Luck Surface Area: a thesis for Location-Based Behavior

Blog post

I first heard about the Luck Surface Area from Esteban Dalel during the Pioneer Summit in San Francisco. It is just a fancy way to say that you should expose yourself to situations that might positively impact you.

On the other side, you should also avoid situations with an expected value <=0 (i.e. a bar fight, where you might get very unlucky). However, this has already been discussed many times.

I think Location-Based Behavior is a far more exciting concept. Location-Based Behavior implies that geography affects your luck surface area, so you should decide how to maximize it differently depending on where you are.

Act accordingly if you're paying 10x to live in San Francisco or any other major US city. It's not efficient to be sitting in front of your laptop the whole day. Go out and talk to people. If you have to do that kind of focused-deep-work, move to a cheaper country with better living conditions—and enter monk mode.
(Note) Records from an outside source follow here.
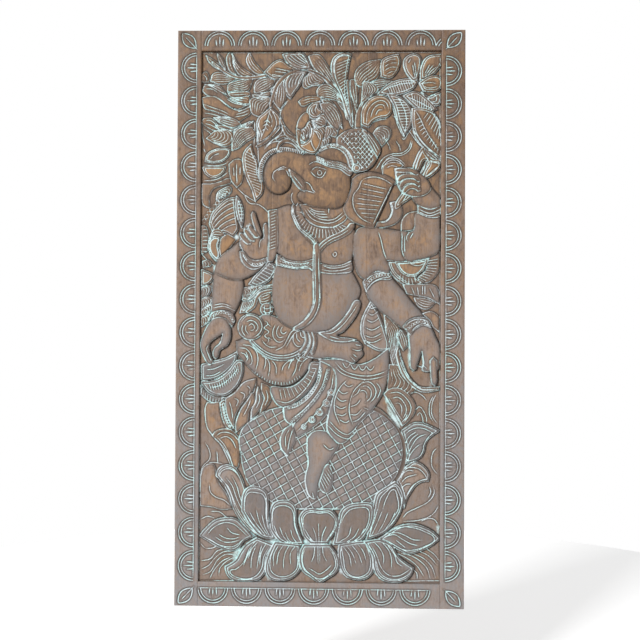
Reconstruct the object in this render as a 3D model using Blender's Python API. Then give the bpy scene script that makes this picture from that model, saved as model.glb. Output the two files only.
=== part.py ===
"""Carved timber wall panel: a framed relief of a seated elephant-headed figure over a lotus.

Three upright boards carry the relief. Two stiles and two rails with scalloped borders frame them.
X runs to the right, Z up, and the carved face looks towards -Y. The back lies in the plane y = 0,
with the origin at its centre.
"""
import bpy
import bmesh
import numpy as np
from mathutils import Vector
from mathutils.geometry import delaunay_2d_cdt

# Driving dimensions, metres
PANEL_WIDTH = 0.9144
PANEL_HEIGHT = 1.8288
THICKNESS = 0.038
GROUND_DEPTH = 0.009
STILE_WIDTH = 0.075
TOP_RAIL_WIDTH = 0.0645
BOTTOM_RAIL_WIDTH = 0.077
BOARD_JOINTS = (-0.1557, 0.1492)
GAP = 0.0003

# Scalloped border, metres
SCALLOP_RADIUS = 0.047
SCALLOP_BAND = 0.0085
GROOVE_DEPTH = 0.002
FILLET_WIDTH = 0.0155
LEFT_SCALLOPS = (0.7952, -0.7869, 16)
RIGHT_SCALLOPS = (0.7835, -0.7809, 16)
TOP_SCALLOPS = (-0.3239, 0.3157, 7)
BOTTOM_SCALLOPS = (-0.3344, 0.3035, 7)
LEAF_PLACE = (0.013, 0.009)
LEAF_SPAN = (0.044, 0.047)
LEAF_FULLNESS = 0.27
LEAF_SHOULDER = 0.85
LEAF_RIM = 0.008
BOTTOM_FILLET_SHIFT = 0.004
ARC_STEPS = 6

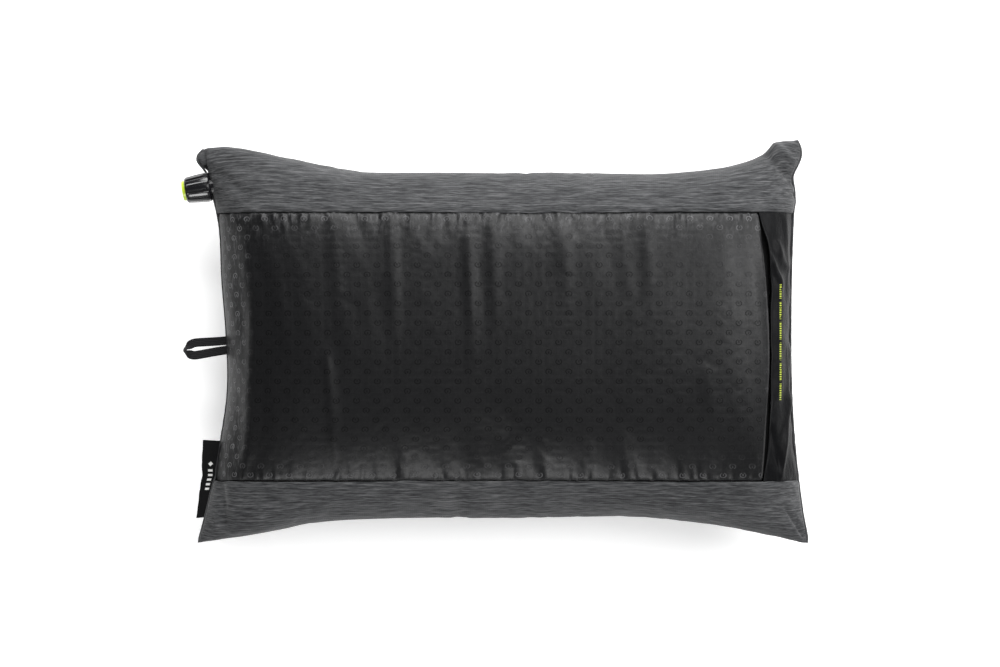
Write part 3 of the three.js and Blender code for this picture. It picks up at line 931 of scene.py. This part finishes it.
def uprightCylinder(name, sides, radius, height):
    bpy.ops.object.select_all(action="DESELECT")
    bpy.ops.mesh.primitive_cylinder_add(vertices=sides, radius=radius, depth=height,
                                        location=(0, 0, height / 2))
    piece = bpy.context.object
    piece.name = name
    bpy.ops.object.transform_apply(location=True, rotation=True, scale=True)
    startEditing(piece)
    return piece


def selectFaces(piece, test):
    # selects by the face's middle and normal
    bpy.ops.mesh.select_mode(type="FACE")
    bpy.ops.mesh.select_all(action="DESELECT")
    bpy.ops.object.mode_set(mode="OBJECT")
    for face in piece.data.polygons:
        face.select = bool(test(face.center, face.normal))
    bpy.ops.object.mode_set(mode="EDIT")


def selectPoints(piece, test):
    bpy.ops.mesh.select_mode(type="VERT")
    bpy.ops.mesh.select_all(action="DESELECT")
    bpy.ops.object.mode_set(mode="OBJECT")
    for point in piece.data.vertices:
        point.select = bool(test(point.co))
    bpy.ops.object.mode_set(mode="EDIT")


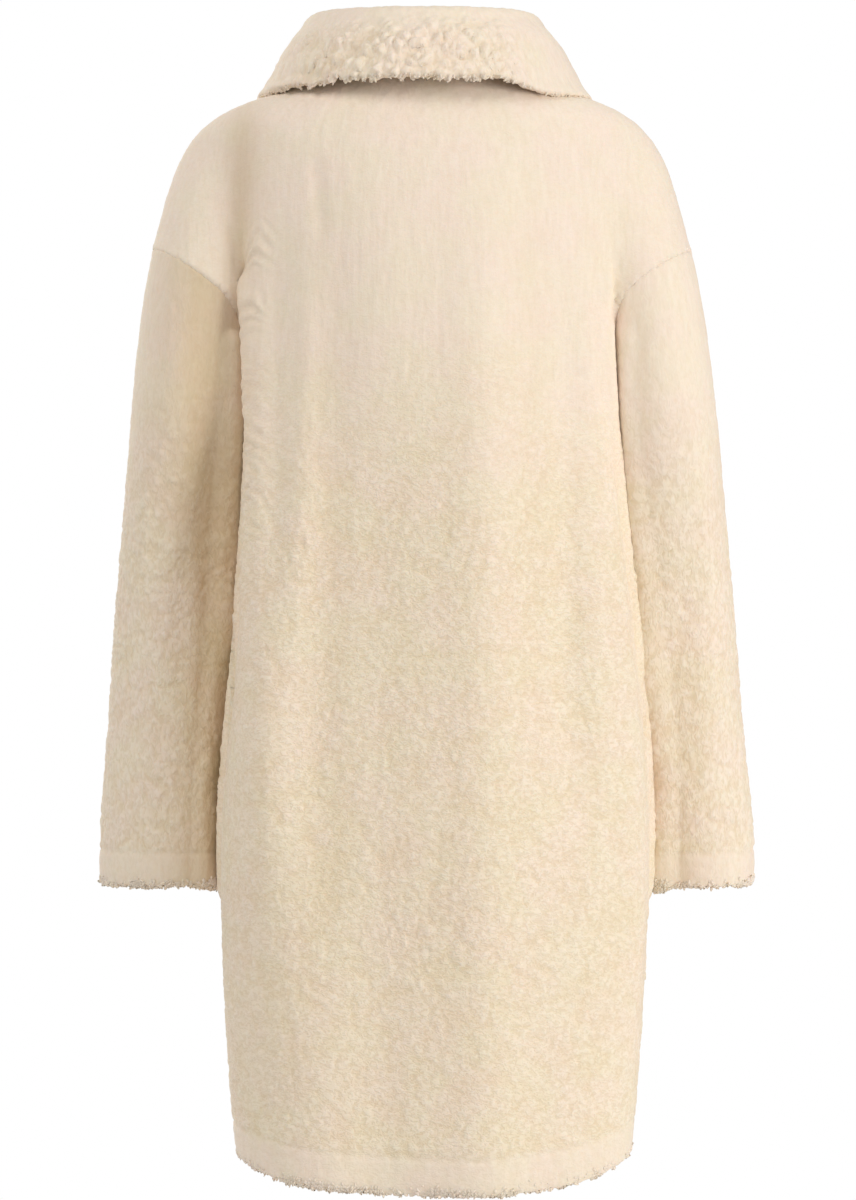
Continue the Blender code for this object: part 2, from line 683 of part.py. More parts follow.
# ---------------------------------------------------------------- buttons
def button(name, z, material):
    """A round button with a raised rim, set on the right front where the two fronts lap."""
    step = lap_step(-1)

    def front_place(x, z):
        normal = body_normal(-1, x, z)
        lapped = Vector((0, -step(x, z), 0))
        return body_point(-1, x, z) + normal * fold_height(FRONT_FOLDS, x, z) + lapped

    x = TORSO_MIDDLE(z)
    reach = BUTTON_RADIUS
    across = front_place(x + reach, z) - front_place(x - reach, z)
    upward = front_place(x, z + reach) - front_place(x, z - reach)
    normal = across.cross(upward).normalized()
    base = front_place(x, z)
    build = bmesh.new()
    rings = []
    for radius, height in BUTTON_PROFILE:
        ring = []
        for index in range(BUTTON_SIDES):
            turn = 2 * math.pi * index / BUTTON_SIDES
            rim = Vector((math.cos(turn), math.sin(turn), 0)) * radius * BUTTON_RADIUS
            ring.append(build.verts.new(rim + Vector((0, 0, height * BUTTON_THICKNESS))))
        rings.append(ring)
    for low, high in zip(rings, rings[1:]):
        for index in range(BUTTON_SIDES):
            after = (index + 1) % BUTTON_SIDES
            build.faces.new((low[index], low[after], high[after], high[index]))
    build.faces.new(list(reversed(rings[0])))
    build.faces.new(rings[-1])
    bmesh.ops.recalc_face_normals(build, faces=build.faces)
    bmesh.ops.triangulate(build, faces=build.faces)
    mesh = bpy.data.meshes.new(name)
    build.to_mesh(mesh)
    build.free()
    piece = add_object(name, mesh, material)
    turn = normal.to_track_quat("Z", "Y").to_matrix().to_4x4()
    piece.matrix_world = Matrix.Translation(base + normal * BUTTON_GAP) @ turn
    return piece


def main():
    for old in list(bpy.data.objects):
        bpy.data.objects.remove(old, do_unlink=True)
    fleece = add_material("fleece", FLEECE, 0.95)
    horn = add_material("horn", HORN, 0.45)
    back_panel(fleece)
    front_panel("front_left", 1, fleece)
    front_panel("front_right", -1, fleece)
    sleeve("sleeve_left", 1, fleece)
    sleeve("sleeve_right", -1, fleece)
    collar(fleece)
    for number, z in enumerate(BUTTON_HEIGHTS, start=1):
        button(f"button_{number}", z, horn)


main()
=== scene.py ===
"""Looks of a knee-length teddy-fleece coat, filled out with no wearer and seen from behind.

Each cloth piece becomes a fine wall on its solid's form: curly pile outside and round the edges, and a
plain knit inside. Loose locks stand along the hem, the cuffs and the collar, and the buttons are turned horn.
"""
import math
from collections import namedtuple
from itertools import product

import bmesh
import bpy
import numpy as np
from mathutils import Matrix, Vector
from mathutils.bvhtree import BVHTree
from mathutils.kdtree import KDTree


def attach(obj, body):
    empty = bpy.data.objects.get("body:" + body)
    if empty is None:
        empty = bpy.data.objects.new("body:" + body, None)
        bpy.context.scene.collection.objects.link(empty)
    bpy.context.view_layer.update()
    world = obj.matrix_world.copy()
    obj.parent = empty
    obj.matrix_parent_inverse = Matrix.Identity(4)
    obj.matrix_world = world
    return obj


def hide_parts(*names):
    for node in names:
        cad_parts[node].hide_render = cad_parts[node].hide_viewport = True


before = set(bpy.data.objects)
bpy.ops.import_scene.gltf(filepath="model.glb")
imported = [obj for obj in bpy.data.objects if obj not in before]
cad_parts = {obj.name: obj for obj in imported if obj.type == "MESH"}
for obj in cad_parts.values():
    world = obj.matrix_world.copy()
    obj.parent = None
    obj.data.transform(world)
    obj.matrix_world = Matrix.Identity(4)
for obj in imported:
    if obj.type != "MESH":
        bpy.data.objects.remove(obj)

bl_info = {
    "name": "Teddy-fleece coat",
    "version": (1, 0, 0),
    "blender": (4, 5, 0),
    "location": "3D View > Sidebar > Coat",
    "description": "Builds the fleece, buttons and studio of a teddy-fleece coat",
    "category": "Object",
}

# ---------------------------------------------------------------- driving sizes, in metres
CAMERA_DISTANCE = 2.6
CAMERA_HEIGHT = -0.4725
VIEW_HEIGHT = 1.080
SENSOR = 36.0
FLOOR_HEIGHT = -1.41
FLOOR_RADIUS = 1.85
FLOOR_FADE = 1.1

SHARP_EDGE = math.radians(50)
MERGE = 0.00001
RIM_CREASE = 0.85
EDGE_WRAP = 0.008
COARSE_INSIDE = 0.03

# The cuffs, the hem that rises towards the sides, and the stitching above them. Its thread presses a
# wandering line into the pile, and the band below it is curled less.
CUFF = -0.731
HEM = -0.981
HEM_LIFT = 0.020
HEM_REACH = 0.185
HEM_POWER = 2.5
STITCH_UP = 0.031
STITCH_WIDTH = 0.0022
STITCH_DEPTH = 0.0012
STITCH_WANDER = 0.0012
STITCH_WANDER_SIZE = 0.02
BAND_FADE = 0.004
BAND_FLATNESS = 0.6

# Between these heights the pile changes from brushed smooth above to curled below. The change wavers, and
# even the smoothest pile is curled a little.
BRUSHED_ABOVE = -0.20
CURLED_BELOW = -0.46
CURL_WAVER = 0.04
LEAST_CURL = 0.25

# The collar is curled low down on its middle.
COLLAR_CURL_HEIGHTS = (0.040, 0.010)
COLLAR_CURL_WAVER = 0.008
COLLAR_CURL_MIDDLE = 0.022
COLLAR_CURL_SIDES = (0.140, 0.060)
COLLAR_LEAST_CURL = 0.12

# The pile's relief. Clumps and the furrows that wind between them are sized by the piece's clump size,
# and streaks run down the brushed pile. The levels are what lies even with the cloth's wall.
CLUMP_BEND = 0.55
CLUMP_BEND_SIZE = 1.6
CLUMP_STRETCH = (1.0, 1.0, 0.72)
CLUMP_EDGE = 0.45
CLUMP_FOOT = 0.35
CLUMP_LEVEL = 0.55
FURROW_SIZE = 2.4
FURROW_BEND = 0.8
FURROW_BEND_SIZE = 1.3
FURROW_WIDTH = 0.40
FURROW_LEVEL = 0.7
BODY_WINDING = 0.45
SLEEVE_WINDING = 0.9
PATCH_SIZE = 0.07
PATCH_DEPTH = 0.85
PATCH_CHANGE = 0.35
STREAK_STRETCH = (1.0, 1.0, 0.13)
STREAK_SIZE = 0.005
STREAK_DEPTH = 0.0004
RISE_FADE = 0.012

# Painted shade in the pile's colour: how high brushed pile counts, the clumps' part in that height, and how
# far the troughs of creases are darkened.
BRUSHED_CROWN = 0.75
CLUMP_CROWN = 0.6
CREASE_SHADE = 38.0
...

This is not to say there's no value in being on a US tech hub for some months a year—if you use it to multiply your Surface Luck Area. How? By doing things that put you in situations where you can meet people that are relevant to what you're doing. This might be spending $330/mo at Equinox or $400/mo for a hot desk at WeWork. In principle, you're not getting the best value for your money, but you're paying to increase your Surface Luck Area.